Kris Rochowicz / Ernesto Guido / Nick Howes
"All recent upgrades of the orbit of this comet give weakly hyperbolic eccentricities, suggesting that it is coming in from Oort Cloud distances and is probably making its first (and only?) close approach of the Sun." That's a formula for early false promise followed by a slowdown of brightening. Right now, says Seargent, "there must be something more volatile than water ice at the surface of the nucleus, which seems unlikely if the comet had experienced previous episodes of fierce heating at sunskirting distances."

Accordingly, says Seargent, ISON's future brightness development will probably be like that of Comet PanSTARRS (C/2011 L4): fairly steep brightening until it's within about 1.7 astronomical units from the Sun — meaning late September 2013 — "followed by a very slow increase until perihelion," its closest approach to the Sun on November 28th.

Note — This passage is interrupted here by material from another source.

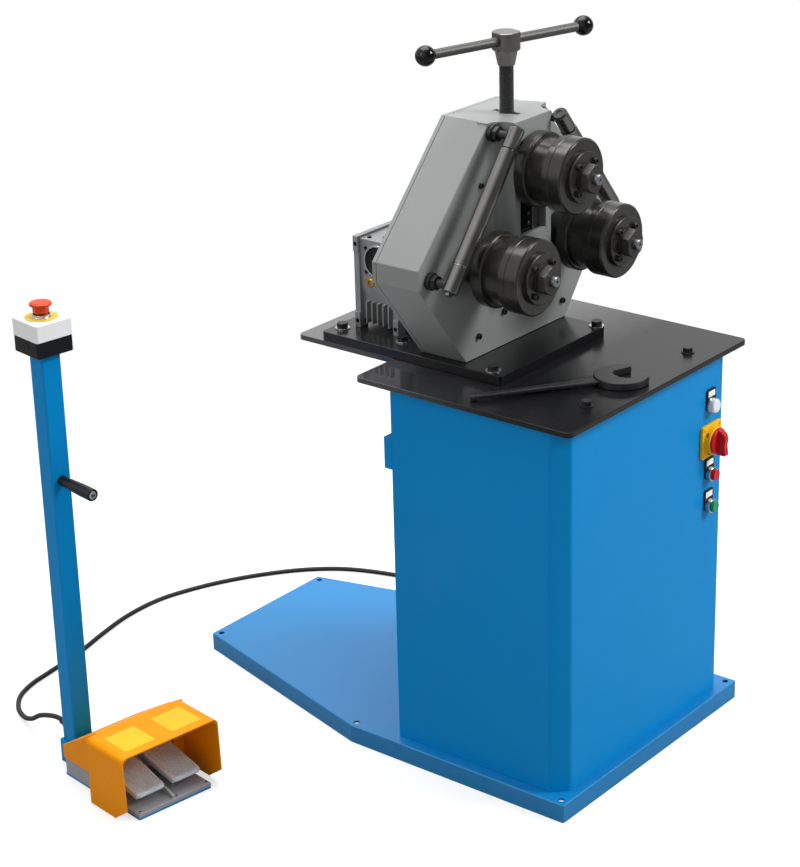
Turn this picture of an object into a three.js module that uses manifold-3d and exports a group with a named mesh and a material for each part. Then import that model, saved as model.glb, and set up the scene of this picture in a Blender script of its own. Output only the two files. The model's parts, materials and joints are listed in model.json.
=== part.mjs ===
// Motorised three-roller section bender on a sheet-metal stand, with a floor pedestal.
// Millimetres. +Z is up, the operator stands at -Y, +X is to the operator's right.
// The origin is on the floor, under the middle of the cabinet.
import * as THREE from 'three';
import { mergeVertices } from 'three/addons/utils/BufferGeometryUtils.js';
import Module from 'manifold-3d';

const wasm = await Module();
wasm.setup();

// Clearances and counts used everywhere
const seatGap = 0.3;
const runGap = 0.3;
const overrun = 5;
const fineSteps = 24;
const midSteps = 12;
const coarseSteps = 10;
const smallSteps = 8;
const headSteps = 6;
const screwSteps = 16;
const cornerSteps = 2;
const fullTurn = 2 * Math.PI;

// Stand base: a folded tray, open below, with a tapered tail
const baseWidth = 580;
const baseLength = 966;
const baseStraight = 491;
const baseTailWidth = 330;
const baseHeight = 36;
const baseSheet = 4;
const baseFrontReach = 205;
const anchorHole = 12;
const anchorInset = 15;
const ribWidth = 40;

// Cabinet
const cabinetWidth = 534;
const cabinetDepth = 372;
const cabinetHeight = 700;
const cabinetCorner = 27;
const cabinetSheet = 3;
const cabinetFlange = 30;
const doorWidth = 452;
const doorHeight = 600;
const doorDepth = 16;
const doorSheet = 2;
const doorLip = 14;
const doorBottomMargin = 50;
const hingePin = 8;
const hingeLength = 60;
const hingeInsetShare = 0.16;
const latchHeight = 60;
const latchDepth = 17;
const latchWidth = 24;
const latchLevel = 608;
const latchShaft = 12;

// Table top: a wide front and a narrower tail under the gearbox
const tableWidth = 564;
const tableFrontReach = 211;
const tableStep = 255;
const tableTailWidth = 344;
const tableRearReach = 484;
const tableThick = 10;
const tableCorner = 12;

// Plate under the roller head
const plateLeftReach = 172;
const plateRightReach = 152;
const plateFront = 13;
const plateRear = 425;
const plateThick = 18;
const plateCorner = 8;

// Roller head: an octagonal casting with a slide guide on its face
const headFront = 104;
const headDepth = 102;
const headHeight = 420;
const headFootMargin = 24.5;
const headShoulderMargin = 70;
const headTopHalf = 80;
const shoulderLow = 167;
const shoulderHigh = 205;
const headWall = 14;
const headFace = 20;
const headCoverThick = 8;
const blindWallShare = 0.25;
const guideHalf = 54.5;
const guideReach = 38;
const guideWall = 12;
const guideBottom = 106;
const guideFillet = 30;
const cavityHalf = 37;
const cavityDepth = 84;
const cavityBottom = 114;
const cavityTop = 386;
const cheekWall = 12;
const windowBottom = 211;
const windowTop = 382;
const screwPlateDepth = 90;
const screwPlateHalf = 49;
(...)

Fitting this model to recent observations "has the comet barely brighter than magnitude 5 in mid-November, about –4 or –5 near perihelion [when it's just a couple degrees from the Sun in the daytime sky], and magnitude +1 or better in early December. Northern observers should see a moderately bright comet, most probably sporting a very long and intense tail. For us in [the Southern Hemisphere], however, it seems as though it will be marginally naked-eye at best."

Also, its much-speculated connection to the Great Comet of 1680 now seems ruled out.

P.S. from Alan MacRobert: As an example of the stuff that's causing friends and relatives to ask me about the "monster comet coming," this appeared on the popular science site Red Orbit:

"...Viewers can expect to see a rapid whirling of the comet as it engages in a near hairpin-like turn around the sun.... The comet will become dazzlingly bright, rivaling the brightness of a full moon, as it streaks across our sky."

Read for yourself and see the ridiculous graphic.

Comet ISON discoverers Artyom Novichonok (left) and Vitali Nevski with the 16-inch Santel reflector used in their discovery in Russia. They found it at 19th magnitude on September 21, 2012. ISON is named for the International Scientific Optical Network, of which the scope is a part.